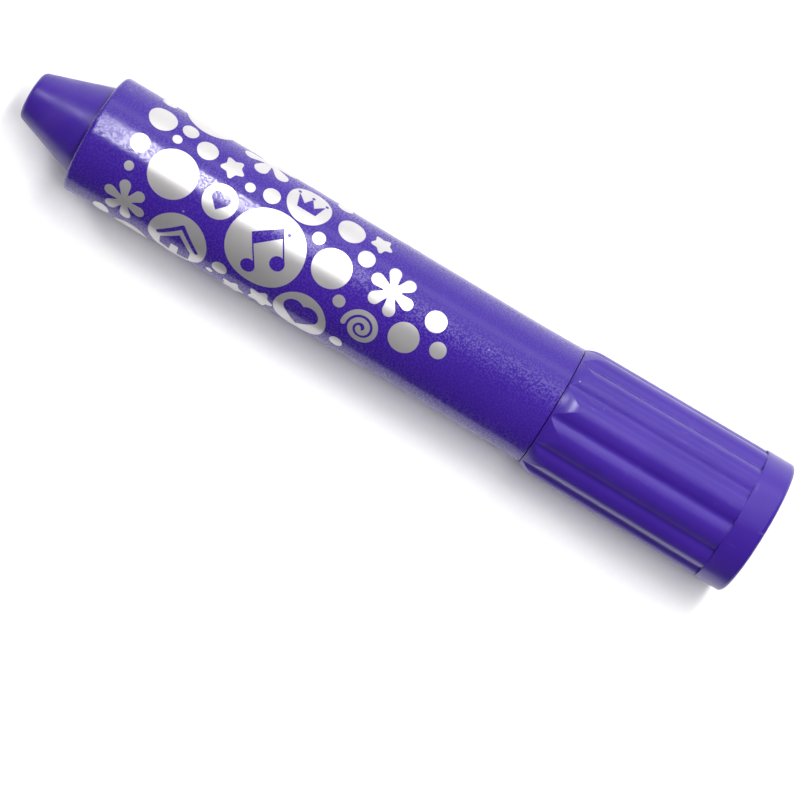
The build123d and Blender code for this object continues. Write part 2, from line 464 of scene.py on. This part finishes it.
@dataclass(frozen=True)
class MattCard(Finish):
    """Smooth matt card, for the floor and the flag, with a faint grey tooth."""

    name: str
    colour: Colour
    roughness: float = 0.7
    grey: Colour = (0.5, 0.5, 0.5)
    grey_share: float = 0.04
    tooth_um: float = 4.0

    def material(self) -> bpy.types.Material:
        """Make the card's nodes.

        Returns:
            The material.
        """
        shader = Shader(self.name)
        shader.set(Roughness=self.roughness)
        tooth = shader.noise(shader.mapped((1.0, 1.0, 1.0)), 900.0, 3.0)
        shade = shader.spread(tooth, 0.3, 0.7, 0.0, self.grey_share)
        base = shader.blend(shade, self.colour, self.grey)
        return shader.join(Base_Color=base, Normal=shader.relief(tooth, self.tooth_um))


# ---------------------------------------------------------------- foil motifs


class Outline(ABC):
    """A flat shape in its own (u, v) plane, in millimetres. v is down, so -v is up."""

    @property
    @abstractmethod
    def reach(self) -> float:
        """Radius of a circle about the origin that holds the shape."""

    @abstractmethod
    def distance(self, u: Grid, v: Grid) -> Grid:
        """Signed distance to the edge, negative inside.

        Args:
            u: first coordinates.
            v: second coordinates.

        Returns:
            The distances.
        """

    @property
    def step(self) -> float:
        """Spacing of the grid that the shape is cut on."""
        return 0.16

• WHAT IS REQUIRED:
Everything in the listing above should be restated exactly.

• CORRECT ANSWER:
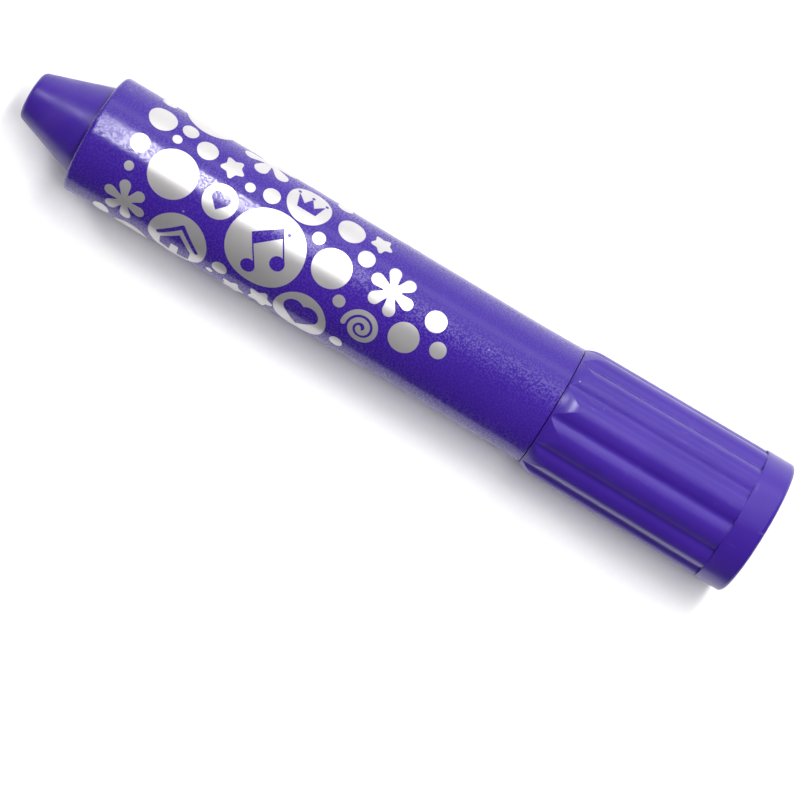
The build123d and Blender code for this object continues. Write part 2, from line 464 of scene.py on. This part finishes it.
@dataclass(frozen=True)
class MattCard(Finish):
    """Smooth matt card, for the floor and the flag, with a faint grey tooth."""

    name: str
    colour: Colour
    roughness: float = 0.7
    grey: Colour = (0.5, 0.5, 0.5)
    grey_share: float = 0.04
    tooth_um: float = 4.0

    def material(self) -> bpy.types.Material:
        """Make the card's nodes.

        Returns:
            The material.
        """
        shader = Shader(self.name)
        shader.set(Roughness=self.roughness)
        tooth = shader.noise(shader.mapped((1.0, 1.0, 1.0)), 900.0, 3.0)
        shade = shader.spread(tooth, 0.3, 0.7, 0.0, self.grey_share)
        base = shader.blend(shade, self.colour, self.grey)
        return shader.join(Base_Color=base, Normal=shader.relief(tooth, self.tooth_um))


# ---------------------------------------------------------------- foil motifs


class Outline(ABC):
    """A flat shape in its own (u, v) plane, in millimetres. v is down, so -v is up."""

    @property
    @abstractmethod
    def reach(self) -> float:
        """Radius of a circle about the origin that holds the shape."""

    @abstractmethod
    def distance(self, u: Grid, v: Grid) -> Grid:
        """Signed distance to the edge, negative inside.

        Args:
            u: first coordinates.
            v: second coordinates.

        Returns:
            The distances.
        """

    @property
    def step(self) -> float:
        """Spacing of the grid that the shape is cut on."""
        return 0.16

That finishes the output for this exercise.